It's our old friend Kickstarter providing the projects for this month's round-up of worthwhile London endeavours.
The Lock-In
The dream of every hardened drinker: the lock-in, the opportunity to drink illicitly in the arms of a complicit landlord who is taking his licence, his very living, into his own hands. But surrounded by drunken cretins every day and night, some of them no doubt begging for a clandestine, after-hours session, what happens when a landlord finally snaps?
The Lock-In is a short film telling the story of Colin, the landlord of an Irish pub in London, who has had enough of his filthy, inebriated patrons and embarks on a Sweeney Todd-style mission to rid the city of, well, people like us. Film-makers Will Norris and Craig Gallivan are looking for a few grand to make their film and since it may well be chastening to anyone whose been on a Londonist pub crawl we'd recommend you back it, and teach us all a lesson. Rewards include spending a day on set (at the Barley Mow in Marylebone) or even playing the part of one of Colin's sloshed victims in the film.
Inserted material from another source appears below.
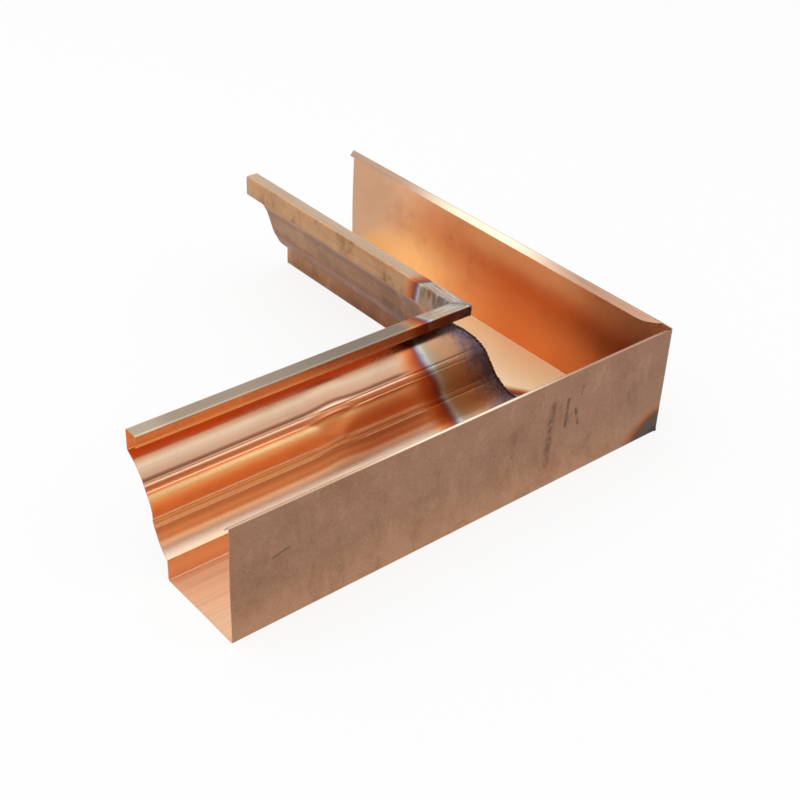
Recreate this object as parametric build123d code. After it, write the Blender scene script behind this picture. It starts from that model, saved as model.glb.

London Underground short story magazine
'Short stories for short journeys' goes the tag line of this new magazine, clearly aimed at people who don't ride the District line from Upminster to Hammersmith every morning. Aesop Magazine is intended to be a free to read print and e-magazine of short stories, distributed on the Underground on a monthly basis. They are currently trying to raise just £2,000 to get a proof-of-concept sorted out, to appeal to advertisers.
What's not to like about that idea? Rewards start at just a fiver, and you can get personalised thank you letters and your name in the first edition of the magazine in return for backing something that would make us all a bit happier, with the possible exception of the people who clear up a mountain of Standards at the end of the day.
Street-Fighting Woman
The writer Steve Thompson and the artist Sergio Drummond are working on what could be a highly entertaining graphic novel that they're looking for financial help with. Street-Fighting Woman tells the story of Lola, an American woman wrestler based in London, scrapping all-comers in the city in 1924 and attempting to play the amateur detective on the side.
As far-fetched as such a character sounds it's unlikely to make for a boring read, though you'll want to be comfortable with a 'monstrous cult of werebears and tentacle-headed men' to get involved. Rewards for backing the book include unique copies of the book, ink sketches of selected characters and of course the hearty thanks of the men behind the project.
10th Discovering Latin America Film Festival
The globally renowned Latin film festival returns for a 10th outing in late autumn, running from 27 November to 4 December at the Tate Modern and the Odeon Covent Garden. This year the festival will donate the proceeds to Association La Alianza in Guatemala, a charity set up to provide housing and protection for the thousands of Guatemalans left homeless and abandoned during the country's civil war, which ended in 1996 after an incredible 36 years.
Thirty films from Latin American film-makers will be shown, but the organisers need some extra funds to ensure its programme can go ahead smoothly. Rewards include various festival passes, invitations to meet the film-makers and tickets to a special gala night to celebrate the festival and the work of Association La Alianza.
The Mobile Museum
They don't make 'em like this any more. They really don't — Ford stopped making the Iveco truck in 1993 but that hasn't stopped London artist Verity-Jane Keefe unearthing a 1991 edition of this mighty beast and setting about turning it into a mobile museum. And as unlikely as it seems, the destination of this installation on wheels is to be 11 housing estates across the London Borough of Barking and Dagenham.
At this stage the museum is empty, the idea being to travel the borough for five months gathering information, collecting, cataloguing and making a museum of Barking and Dagenham. Along the way it hopes to offer 'a new insight into contemporary Barking and Dagenham, and its place within London and the wider Thames Gateway'. Mobile libraries don't pay for themselves of course, and in return for chipping in petrol money you can be rewarded with posters, DVDs, screen prints, your name on a plaque inside the museum and, wait for it, 'a personal walking tour of an estate in Barking and Dagenham'.